**Given task:**
The lines to reproduce run from the first one through the line containing "ALONG = (0.0, 8.6, 25.7, 48.5, 71.3, 94.1, 112.9, 127.9)". Reproduce them exactly.

>> start Available data

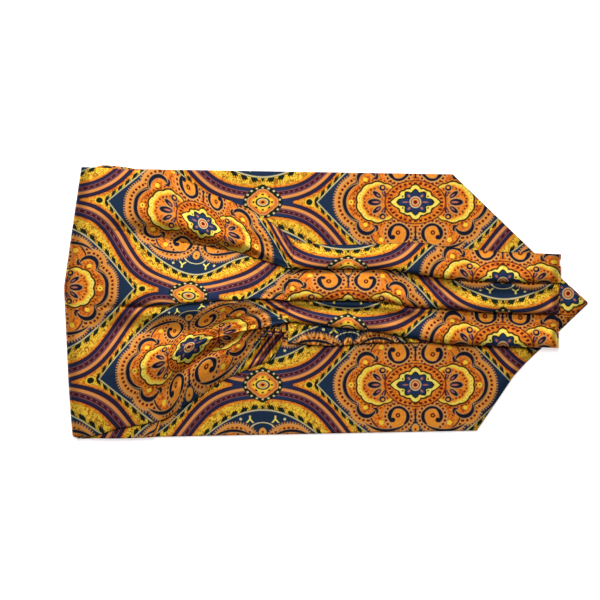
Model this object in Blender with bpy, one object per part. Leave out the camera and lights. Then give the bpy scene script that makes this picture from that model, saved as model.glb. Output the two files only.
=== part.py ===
"""A silk cravat: two wide pointed blades and a pleated neckband, folded and laid flat.

The strip is doubled at the middle of its neckband (right), and both blades are doubled again
(left), so that their points come out under the neckband. Sizes are millimetres in the tables
and metres in the model, with +Z up, X along the strip and the origin under the middle.
"""

import bpy
import bmesh
import numpy as np

MM = 0.001

# Cloth and stack
WALL = 1.2  # a blade's two silks with the air between them
GAP = 0.3  # between pieces that lie on each other
LOWER_TOP = WALL  # upper face of blade A's lower run
UNDER_BASE = LOWER_TOP + GAP  # underside of blade B's lower run
UNDER_TOP = UNDER_BASE + WALL
HIDDEN_BASE = UNDER_TOP + GAP
HIDDEN_TOP = 5.4
BAND_BASE = HIDDEN_TOP + GAP  # what the pleats lie on

# Left fold, half an oval seen from the side
FOLD_LEFT = -149.4  # its furthest place, at the middle of the blade
FOLD_DEPTH = 6.0  # along X, from the edge to where the cloth lies level
FOLD_MIDDLE = 4.6  # height of the edge
FOLD_SEAM = 0.15  # half of the gap between the upper and the lower run
FOLD_STEPS = 5

# Blade A's upper run: where its lengthwise rows of thread lie at each distance from the fold
ALONG = (0.0, 8.6, 25.7, 48.5, 71.3, 94.1, 112.9, 127.9)
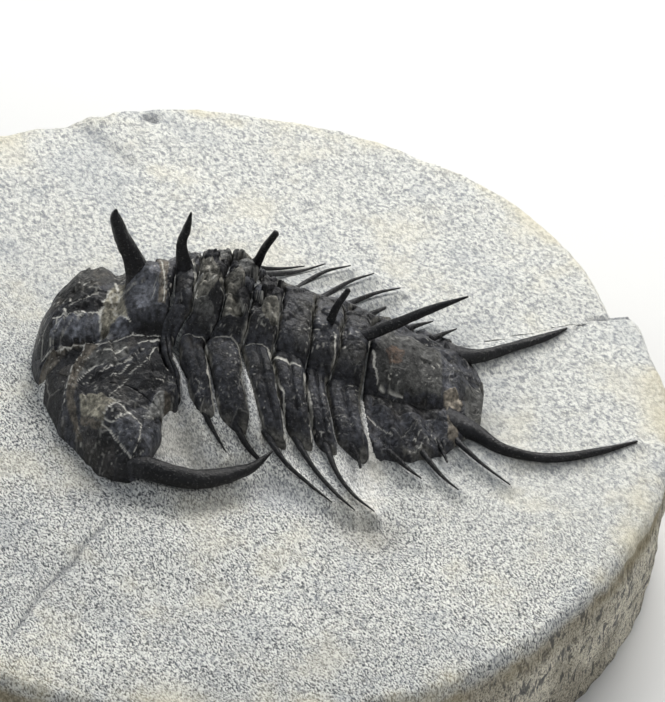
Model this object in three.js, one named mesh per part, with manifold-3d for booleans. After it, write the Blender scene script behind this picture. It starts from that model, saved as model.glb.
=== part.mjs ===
// A fossil trilobite of the genus Dorypyge, lying on the round block of limestone it was dug out of.
// Millimetres, +Z up. The animal's head points along -X and its tail along +X; the origin is in the
// middle of the block's flat underside. Each plate of the shell is a solid of its own: the middle of
// the head with its raised glabella, the two free cheeks, seven thoracic segments and the tail shield.
import * as THREE from 'three';
import { mergeVertices } from 'three/addons/utils/BufferGeometryUtils.js';
import Module from 'manifold-3d';

const wasm = await Module();
wasm.setup();

// Driving dimensions of the block
const BLOCK_RADIUS = 42;
const BLOCK_TOP = 14;
const BLOCK_SIDES = 48;
const RIM_RISE = 0.5;
const MOUND_HEIGHT = 5.5;
const MOUND_X = 3;
const MOUND_LENGTH = 18;
const MOUND_WIDTH = 9;

// Driving dimensions of the animal; heights are above the top of the block
const MIDLINE_Y = 2;
const HEAD_FRONT = -17;
const HEAD_REAR = -4.6;
const TAIL_FRONT = 13.6;
const TAIL_REAR = 24.4;
const SEGMENT_EDGES = [-4.4, -2.5, 0, 2.6, 5.2, 8.2, 10.8, 13.4];
const SEAM = 0.3;
const FLOOR_GAP = 0.5;
const SHELL_EDGE = 0.6;

// The raised lobe along the middle: x, half width, height of the furrow beside it, height of its crest
const AXIS = [
  [-17.0, 2.0, 1.2, 1.7],
  [-16.4, 3.4, 2.6, 4.6],
  [-15.4, 4.3, 3.9, 7.3],
  [-13.6, 4.8, 5.0, 9.1],
  [-11.6, 4.9, 5.8, 9.3],
  [-9.9, 4.5, 6.7, 8.9],
  [-9.4, 4.4, 7.0, 8.0],
  [-8.4, 4.5, 7.4, 10.3],
  [-5.6, 4.6, 7.9, 11.4],
  [-3.4, 4.7, 7.9, 12.5],
  [-1.2, 4.7, 8.3, 13.1],
  [1.3, 4.7, 8.6, 12.4],
  [4.0, 4.5, 8.2, 10.9],
  [6.8, 4.2, 7.2, 9.8],
  [9.6, 4.2, 5.8, 8.9],
  [12.2, 4.2, 4.9, 7.9],
  [15.6, 3.9, 4.2, 6.5],
  [19.3, 3.3, 3.2, 5.0],
  [21.5, 2.4, 2.6, 3.9],
  [22.6, 1.3, 2.2, 2.7],
  [24.4, 0.8, 1.4, 1.5],
];

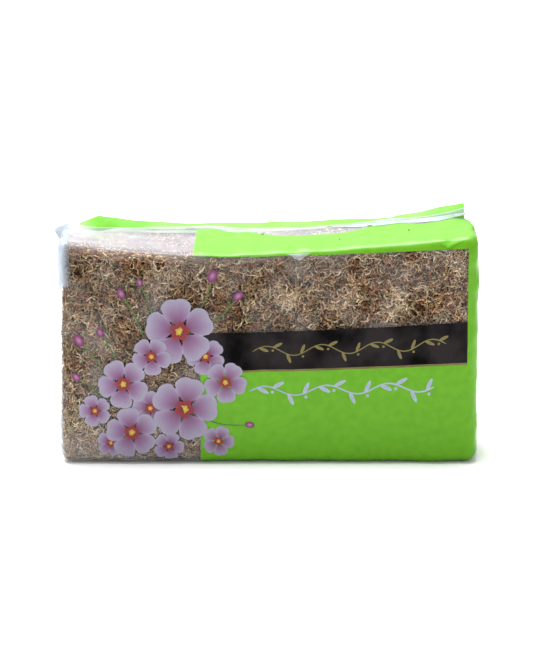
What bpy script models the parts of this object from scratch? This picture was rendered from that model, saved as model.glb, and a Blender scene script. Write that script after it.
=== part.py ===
"""A pressed block of dried sphagnum moss in its heat-sealed film bag.

The bag stands on its long narrow base with the front panel towards -Y.
Metres, +Z up, origin on the ground under the middle of the bag.
"""

import math
import random

import bmesh
import bpy
from mathutils import Vector, noise

# Size of the filled bag, over the film, before the film settles
BAG_HALF_LENGTH = 0.1463
BAG_HALF_DEPTH = 0.0320
BAG_HEIGHT = 0.1550
EDGE_RADIUS = 0.0090

# How the filled bag has settled
TOP_LOW = -0.25  # where the top sags lowest, as a share of the half length
TOP_LEFT_RISE = 0.0097  # the left front corner, above the lowest part of the top
TOP_RIGHT_RISE = 0.0126  # the right end, above it too
BELLY = 0.0016  # front and back bow out
END_TUCK = 0.0026  # the folded ends draw in down their middle
BASE_HOLLOW = 0.00015  # the base is drawn up a touch, so the pack stands on its corners

# The film, drawn thicker than the real web so that it holds as a solid
FILM = 0.0006
SEAM = 0.0013  # two webs sealed together

# The sealed seam, which stands up along the top near the back
SEAM_LEFT = -0.1520
SEAM_RIGHT = 0.1378
SEAM_FOOT_Y = 0.0225
SEAM_LEAN = 0.0085
# Height of the lip above the top: at these places along the bag, in millimetres
SEAM_LIP = ((-152, 0.4), (-144, 3.0), (-135, 2.6), (-121, 8.6), (-103, 6.7), (-85, 4.7))
SEAM_LIP += ((-56, 4.0), (-28, 4.1), (22, 2.8), (64, 1.6), (86, 1.4), (107, 2.4))
SEAM_LIP += ((121, 4.6), (138, 7.0))
EAR_LENGTH = 0.014
EAR_DEPTH = 0.0055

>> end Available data

**Expected answer:**
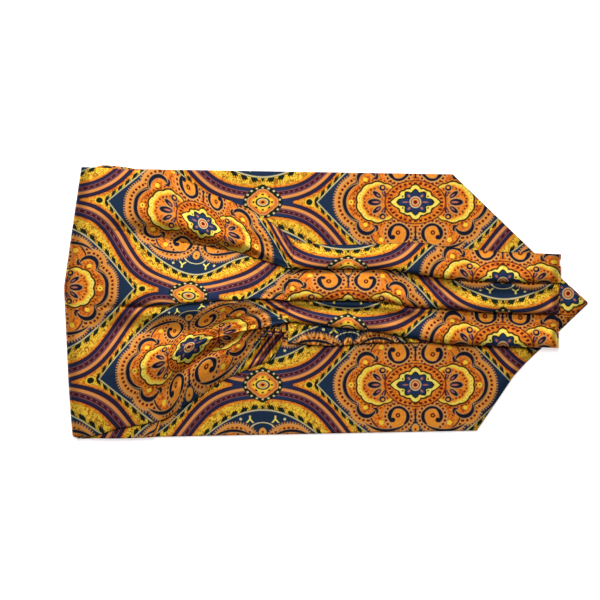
Model this object in Blender with bpy, one object per part. Leave out the camera and lights. Then give the bpy scene script that makes this picture from that model, saved as model.glb. Output the two files only.
=== part.py ===
"""A silk cravat: two wide pointed blades and a pleated neckband, folded and laid flat.

The strip is doubled at the middle of its neckband (right), and both blades are doubled again
(left), so that their points come out under the neckband. Sizes are millimetres in the tables
and metres in the model, with +Z up, X along the strip and the origin under the middle.
"""

import bpy
import bmesh
import numpy as np

MM = 0.001

# Cloth and stack
WALL = 1.2  # a blade's two silks with the air between them
GAP = 0.3  # between pieces that lie on each other
LOWER_TOP = WALL  # upper face of blade A's lower run
UNDER_BASE = LOWER_TOP + GAP  # underside of blade B's lower run
UNDER_TOP = UNDER_BASE + WALL
HIDDEN_BASE = UNDER_TOP + GAP
HIDDEN_TOP = 5.4
BAND_BASE = HIDDEN_TOP + GAP  # what the pleats lie on

# Left fold, half an oval seen from the side
FOLD_LEFT = -149.4  # its furthest place, at the middle of the blade
FOLD_DEPTH = 6.0  # along X, from the edge to where the cloth lies level
FOLD_MIDDLE = 4.6  # height of the edge
FOLD_SEAM = 0.15  # half of the gap between the upper and the lower run
FOLD_STEPS = 5

# Blade A's upper run: where its lengthwise rows of thread lie at each distance from the fold
ALONG = (0.0, 8.6, 25.7, 48.5, 71.3, 94.1, 112.9, 127.9)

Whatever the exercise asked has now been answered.